Anomaly detection is a very pervasive problem applicable to a variety of domains including network intrusion, fraud detection, and system failures. It is a crucial task in many applications because failure to detect anomalous activity could result in highly undesirable outcomes. For example, (i) detection of anomalous medical claims is important to identify fraud; (ii) detection of fraudulent credit card transactions is necessary to help prevent identity theft; and (iii) detection of abnormal network traffic is necessary to identify hacking. Many techniques have been developed for anomaly detection. These methods can be broadly classified into two categories: (i) rule-based systems, and (ii) statistical datadriven approaches. The rule-based systems are based on domain expertise and look for specific types of anomalies while the data-driven approaches look to identify anomalies by identifying statistically rare patterns.

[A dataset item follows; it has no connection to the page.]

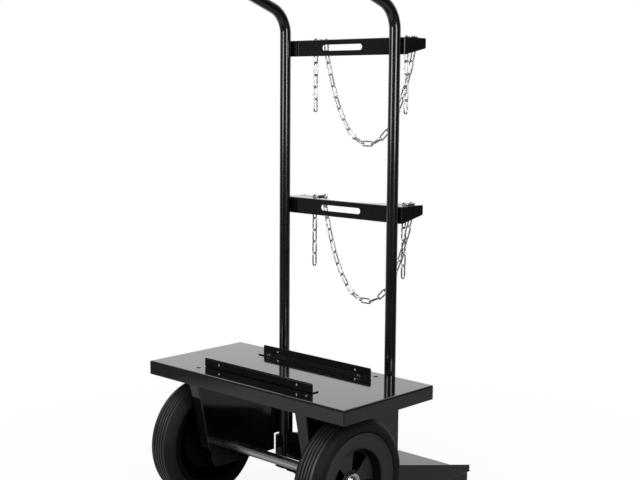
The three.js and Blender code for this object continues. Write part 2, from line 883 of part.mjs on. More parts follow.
// Links between given joints, in turn on edge and facing along Y.
// The first one swings on a link that faces along Y.
function strand(joints) {
  const links = joints.slice(1).map((end, i) => {
    const along = end.clone().sub(joints[i]).normalize();
    const middle = end.clone().add(joints[i]).multiplyScalar(1 / 2);
    return chain_link(middle, along, i % 2 === 0 ? along.clone().cross(Y) : Y);
  });
  return joined(...links);
}

// Where a chain's links sit along the bar
function chain_places(side) {
  const way = side === 'right' ? 1 : -1;
  const places = Object.entries(chain_insets[side]);
  return Object.fromEntries(places.map(([link, inset]) => [link, way * (plate_half_width - inset)]));
}

// The rest shape of a chain of equal links that hangs between two points of one height
function hanging_joints(left, right, count) {
  const slopes = (steepness) => Array.from(
    { length: count },
    (_, k) => Math.atan(steepness * (k - (count - 1) / 2)),
  );
  const span = (angles) => angles.reduce((sum, angle) => sum + link_pitch * Math.cos(angle), 0);
  let low = 0;
  let high = 1;
  while (span(slopes(high)) > right - left) high *= 2;
  for (let k = 0; k < bisections; k += 1) {
    const middle = (low + high) / 2;
    if (span(slopes(middle)) > right - left) low = middle;
    else high = middle;
  }
  const joints = [new THREE.Vector3(left, 0, first_joint_rise)];
  for (const angle of slopes(high)) {
    const step = new THREE.Vector3(link_pitch * Math.cos(angle), 0, link_pitch * Math.sin(angle));
    joints.push(joints[joints.length - 1].clone().add(step));
  }
  return joints;
}

function main_chain() {
  const [left, right] = [chain_places('left').edge, chain_places('right').edge];
  return strand(hanging_joints(left, right, main_link_count));
}

function chain_tail() {
  const joints = [];
  for (let k = 0; k <= tail_link_count; k += 1) {
    joints.push(new THREE.Vector3(0, 0, first_joint_rise - k * link_pitch));
  }
  return strand(joints);
}

// The link that lies on the bar, and the two that hang from it: through the slot and over the free edge
function seated_links({ flat, slot, edge }) {
  return joined(
    chain_link(new THREE.Vector3(flat, flat_link_y, flat_link_rise), Y, Z),
    chain_link(new THREE.Vector3(slot, key_slot_y, hung_link_rise), Z, Y),
    chain_link(new THREE.Vector3(edge, strand_y, hung_link_rise), Z, Y),
  );
}

// Finishes

const finishes = {
  coat: { color: 0x17181a, roughness: 0.28, metalness: 0.15 },
  rubber: { color: 0x2b2c2d, roughness: 0.85, metalness: 0 },
  plastic: { color: 0x1b1c1e, roughness: 0.5, metalness: 0 },
  nylon: { color: 0xc9c6bd, roughness: 0.6, metalness: 0 },
  zinc: { color: 0xb4b6b8, roughness: 0.35, metalness: 0.9 },
};

function piece(parent, name, manifold, finish, place = [0, 0, 0], turn_z = 0) {
  const mesh = new THREE.Mesh(geometry_of(manifold), new THREE.MeshStandardMaterial(finishes[finish]));
  mesh.name = name;
  mesh.position.set(...place);
  mesh.rotation.z = turn_z;
  parent.add(mesh);
  return mesh;
}

function nested(parent, place, turn_z = 0) {
  const group = new THREE.Group();
  group.position.set(...place);
  group.rotation.z = turn_z;
  parent.add(group);
  return group;
}

// The whole trolley

const trolley = new THREE.Group();
trolley.name = 'welding_trolley';
trolley.position.y = (wheel_radius - axle_y - toe_reach) / 2;

piece(trolley, 'tube_frame', tube_frame(), 'coat');
piece(trolley, 'platform_tray', platform_tray(), 'coat');
piece(trolley, 'machine_bracket_front', bracket(front_leg_y, 1), 'coat');
piece(trolley, 'machine_bracket_rear', bracket(rear_leg_y, -1), 'coat');
screw_places().forEach(([x, y], i) => {
  const where = `${y < -platform_depth / 2 ? 'front' : 'rear'}_${i % 2 === 0 ? 'left' : 'right'}`;
  piece(trolley, `bracket_screw_${where}`, bracket_screw(x, y), 'zinc');
  piece(trolley, `bracket_nut_${where}`, bracket_nut(x, y), 'zinc');
});
piece(trolley, 'side_plate_right', side_plate(), 'coat');
piece(trolley, 'side_plate_left', mirrored(side_plate()), 'coat');
piece(trolley, 'toe_tray', toe_tray(), 'coat');
piece(trolley, 'skid_right', skid(), 'coat');
piece(trolley, 'skid_left', mirrored(skid()), 'coat');

const axle_line = nested(trolley, [0, axle_y, wheel_radius]);
piece(axle_line, 'axle', axle(), 'zinc');
for (const [side, way] of [['right', 1], ['left', -1]]) {
  const wheel = nested(axle_line, [way * wheel_offset, 0, 0], way > 0 ? 0 : Math.PI);
  piece(wheel, `tyre_${side}`, tyre(), 'rubber');
  piece(wheel, `rim_${side}`, rim(), 'plastic');
  piece(wheel, `wheel_bush_outer_${side}`, wheel_bush(), 'nylon');
  piece(wheel, `wheel_bush_inner_${side}`, wheel_bush(), 'nylon', [hub_outer - hub_inner, 0, 0], Math.PI);
  piece(wheel, `axle_spacer_${side}`, spacer(), 'zinc');
  piece(wheel, `cap_washer_${side}`, cap_washer(), 'zinc');
  piece(wheel, `hub_cap_${side}`, hub_cap(), 'zinc');
}

for (const [level, rise] of [['upper', upper_bar_rise], ['lower', lower_bar_rise]]) {
  const bar = nested(trolley, [0, 0, platform_top + rise]);
  piece(bar, `cradle_bar_${level}`, cradle_bar(), 'coat');
  piece(bar, `chain_main_${level}`, main_chain(), 'zinc', [0, strand_y, swing_rise]);
  for (const side of ['left', 'right']) {
    const places = chain_places(side);
    piece(bar, `chain_seat_${level}_${side}`, seated_links(places), 'zinc');
    piece(bar, `chain_tail_${level}_${side}`, chain_tail(), 'zinc', [places.slot, key_slot_y, swing_rise]);
  }
}

export default trolley;
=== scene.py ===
import json
import math

import bmesh
import bpy
from mathutils import Matrix, Vector


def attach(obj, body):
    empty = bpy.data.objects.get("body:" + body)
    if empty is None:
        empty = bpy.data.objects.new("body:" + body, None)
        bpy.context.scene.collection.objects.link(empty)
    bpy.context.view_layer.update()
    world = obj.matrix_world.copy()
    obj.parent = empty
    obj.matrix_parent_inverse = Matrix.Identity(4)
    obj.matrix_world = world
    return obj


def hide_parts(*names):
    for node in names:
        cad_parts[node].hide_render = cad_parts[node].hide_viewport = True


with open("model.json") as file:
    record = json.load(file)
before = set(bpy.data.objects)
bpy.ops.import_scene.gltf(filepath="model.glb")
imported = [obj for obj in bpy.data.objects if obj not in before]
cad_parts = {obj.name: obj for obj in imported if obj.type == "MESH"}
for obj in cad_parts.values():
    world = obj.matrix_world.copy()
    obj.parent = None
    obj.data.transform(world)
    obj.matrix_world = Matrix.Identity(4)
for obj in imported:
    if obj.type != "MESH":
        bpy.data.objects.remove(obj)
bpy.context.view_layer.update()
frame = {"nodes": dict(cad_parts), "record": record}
scene = bpy.context.scene
nodes = frame["nodes"]

# Sizes in metres, the same as in the CAD. The floor is at 0, and Y is measured as there plus
# the shift.
SHIFT = 0.005
TOP = 0.3235
CLEAR = 0.0003
AXLE = Vector((0, SHIFT - 0.183, 0.1385))
WHEEL_X = 0.2245

X, Y, Z = Vector((1, 0, 0)), Vector((0, 1, 0)), Vector((0, 0, 1))


# Camera, at the photograph's place

CAMERA_ANGLES = (42.65, 6.82, 0.51)
CAMERA_PLACE = (1.73494, -1.87646 + SHIFT, 0.61063 + TOP)
SENSOR = 36
LENS = 63.95
LENS_SHIFT = (-0.01997, -0.01613)
VIEW_END = 100


def set_camera():
    yaw, pitch, roll = (math.radians(angle) for angle in CAMERA_ANGLES)
    level = math.cos(pitch)
    back = Vector((math.sin(yaw) * level, -math.cos(yaw) * level, math.sin(pitch)))
    right = Vector((math.cos(yaw), math.sin(yaw), 0))
    up = right.cross(-back)
    turned_right = right * math.cos(roll) + up * math.sin(roll)
    turned_up = up * math.cos(roll) - right * math.sin(roll)
    data = bpy.data.cameras.new("camera")
    data.sensor_width = SENSOR
    data.lens = LENS
    data.shift_x, data.shift_y = LENS_SHIFT
    data.clip_end = VIEW_END
    camera = bpy.data.objects.new("camera", data)
    matrix = Matrix((turned_right, turned_up, back)).transposed().to_4x4()
    matrix.translation = CAMERA_PLACE
    camera.matrix_world = matrix
    scene.collection.objects.link(camera)
    scene.camera = camera


# Materials

BLACK, WHITE = (0, 0, 0), (1, 1, 1)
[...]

Examples of datadriven methods include parametric methods that assume a known family for the nominal (non-anomalous) distribution and nonparametric methods such as those using unsupervised or semi-supervised support vector machines (SVMs) [1], [2] or based on minimum volume set estimation [3], [4], [5]. The advantage of data-driven approaches over rule-based methods is that they can identify novel types of anomalies that are unknown to the domain expert.